If this raises the spectre of a band chasing wider popularity, it’s quickly clear that Pedestrian Verse is far removed from any misguided notions of ‘selling out’ which could be thrown their way. Frontman Scott Hutchison retains his distinctive and amiable Scottish drawl and any fears that he would dilute his often dark lyrics are blown away by the album’s opening line, delivered in a deceptively-pure falsetto: “I am that dickhead in the kitchen.” It’s a funny, arresting introduction to an album littered with broken people, disintegrating relationships, drunken arguments and crippling dysfunction.
The remarkable thing is that this grim misery is skilfully and appealingly delivered with wit and affection – these are not tales of woe to be pitied but rather testimonies to the strength to be found in our shared inadequacies. In immediately identifying himself as the target of his ire Hutchison brilliantly makes the misanthropy of the opening Act Of Man (featuring brutal lines like “Man – he breeds although he shouldn’t/He’s breeding just because he cums”) not only palatable but sympathetic. There is no superiority here at all but rather identification – “I am just like all the rest of them/Sorry, selfish, trying to improve”. This message is all the more conspicuous for being carried on the back of a sky-scraping musical backdrop which ticks all the boxes of a ‘stadium anthem’ (including guitar which heavily recalls U2) while avoiding the hollow bombast which that phrase implies.
This blend of wry, poetic lyrics with music which suggests prime-time radio is common on the album, yet it’s confident and accomplished where it could so easily have been self-conscious.
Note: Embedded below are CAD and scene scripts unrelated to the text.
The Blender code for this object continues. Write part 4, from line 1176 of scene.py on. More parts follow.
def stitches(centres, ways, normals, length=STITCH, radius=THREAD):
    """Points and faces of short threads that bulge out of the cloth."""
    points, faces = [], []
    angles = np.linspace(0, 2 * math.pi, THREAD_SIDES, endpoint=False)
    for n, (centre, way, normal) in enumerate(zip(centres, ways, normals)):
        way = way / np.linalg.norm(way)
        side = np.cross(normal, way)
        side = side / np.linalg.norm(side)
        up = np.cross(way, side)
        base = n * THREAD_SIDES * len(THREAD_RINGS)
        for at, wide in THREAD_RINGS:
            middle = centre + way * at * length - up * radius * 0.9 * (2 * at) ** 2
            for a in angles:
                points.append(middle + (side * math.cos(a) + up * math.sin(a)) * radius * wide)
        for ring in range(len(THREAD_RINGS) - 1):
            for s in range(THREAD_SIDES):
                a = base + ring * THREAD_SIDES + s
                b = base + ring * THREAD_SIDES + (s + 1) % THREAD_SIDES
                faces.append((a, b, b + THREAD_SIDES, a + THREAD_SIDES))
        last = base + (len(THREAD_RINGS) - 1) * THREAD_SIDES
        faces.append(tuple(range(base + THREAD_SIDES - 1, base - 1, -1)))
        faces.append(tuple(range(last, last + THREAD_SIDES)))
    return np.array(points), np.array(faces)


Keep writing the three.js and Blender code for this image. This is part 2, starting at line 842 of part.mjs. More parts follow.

Backyard Skulls and Holy race along on mercurial melodies and the post-punk thrill of the latter (where Hutchison rejoices in his flaws, declaring “thank God I’m full of holes”) highlights an outstanding band. The rhythm section of Billy Kennedy and Grant Hutchison make the tender ‘you and me versus the world’ take of The Woodpile a swaggering, addictive highlight while Late March, Death March is the kind of air-punching anthem Coldplay would kill for (albeit with the kind of beer-stained lyrics which Chris Martin could never muster).
The album’s bleakest moment comes in State Hospital, already familiar as the title track of the band’s 2012 EP. Here Hutchison powerfully and economically tells the tale of a woman “born into a grave” who “cries in the high street just to be heard”. Yet even this seemingly unremitting gloom is tinged with the hope of redemption, ending with the repeated prayer that “all is not lost”. No song better highlights Frightened Rabbit’s wonderful, humane appeal and Hutchison’s literary instincts, qualities which make this album a warm and wonderful companion.
Indeed, Hutchison comes across as akin to a charming and erudite barfly, full of hard-won wisdom and entertaining self-deprecation – the darkly comic closer The Oil Slick finds him once again taking pot shots at himself, musing that “I cannot talk about life and love/I’ve got a voice like a gutter in a toxic storm”. This lack of ego lends a refreshing air to an album which is self-assured, charismatic and quite simply brilliant. Pedestrian Verse should easily continue Frightened Rabbit’s upwards trajectory and, as with the characters who populate the album, you can’t help but root for their success.